Human epidermal Langerhans cells replenish skin xenografts and are depleted by alloreactive T cells in vivo.

Epidermal Langerhans cells (LC) are potent APCs surveying the skin. They are crucial regulators of T cell activation in the context of inflammatory skin disease and graft-versus-host disease (GVHD). In contrast to other dendritic cell subtypes, murine LC are able to reconstitute after local depletion without the need of peripheral blood-derived precursors. In this study, we introduce an experimental model of human skin grafted to NOD-SCID IL2Rγ(null) mice. In this model, we demonstrate that xenografting leads to the transient loss of LC from the human skin grafts. Despite the lack of a human hematopoietic system, human LC repopulated the xenografts 6 to 9 wk after transplantation.

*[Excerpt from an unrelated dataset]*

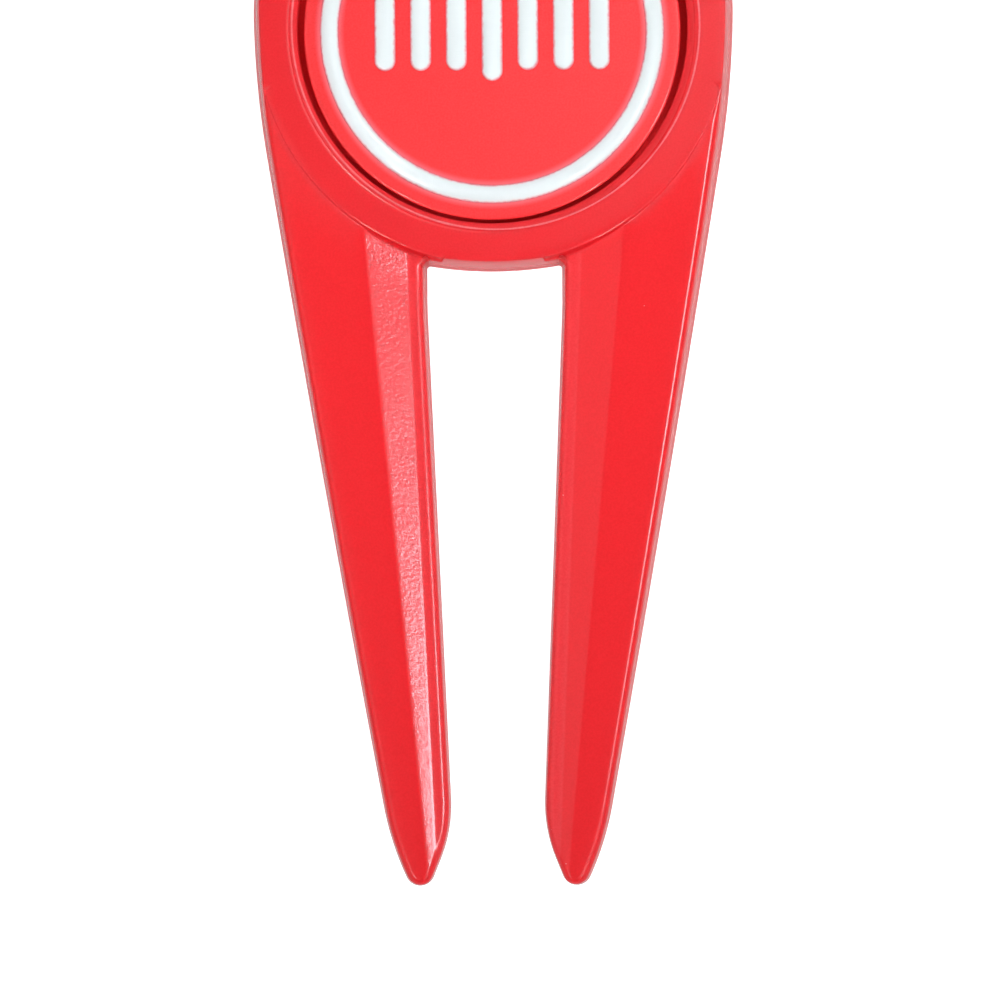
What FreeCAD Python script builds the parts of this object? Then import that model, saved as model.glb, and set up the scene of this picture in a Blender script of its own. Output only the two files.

By staining of LC with the proliferation marker Ki67, we show that one third of the replenishing LC exhibit proliferative activity in vivo. We further used the skin xenograft as an in vivo model for human GVHD. HLA-disparate third-party T cells stimulated with skin donor-derived dendritic cells were injected intravenously into NOD-SCID IL2Rγ(null) mice that had been transplanted with human skin. The application of alloreactive T cells led to erythema and was associated with histological signs of GVHD limited to the transplanted human skin. The inflammation also led to the depletion of LC from the epidermis. In summary, we provide evidence that human LC are able to repopulate the skin independent of blood-derived precursor cells and that this at least partly relates to their proliferative capacity. Our data also propose xeno-transplantation of human skin as a model system for studying the role of skin dendritic cells in the efferent arm of GVHD.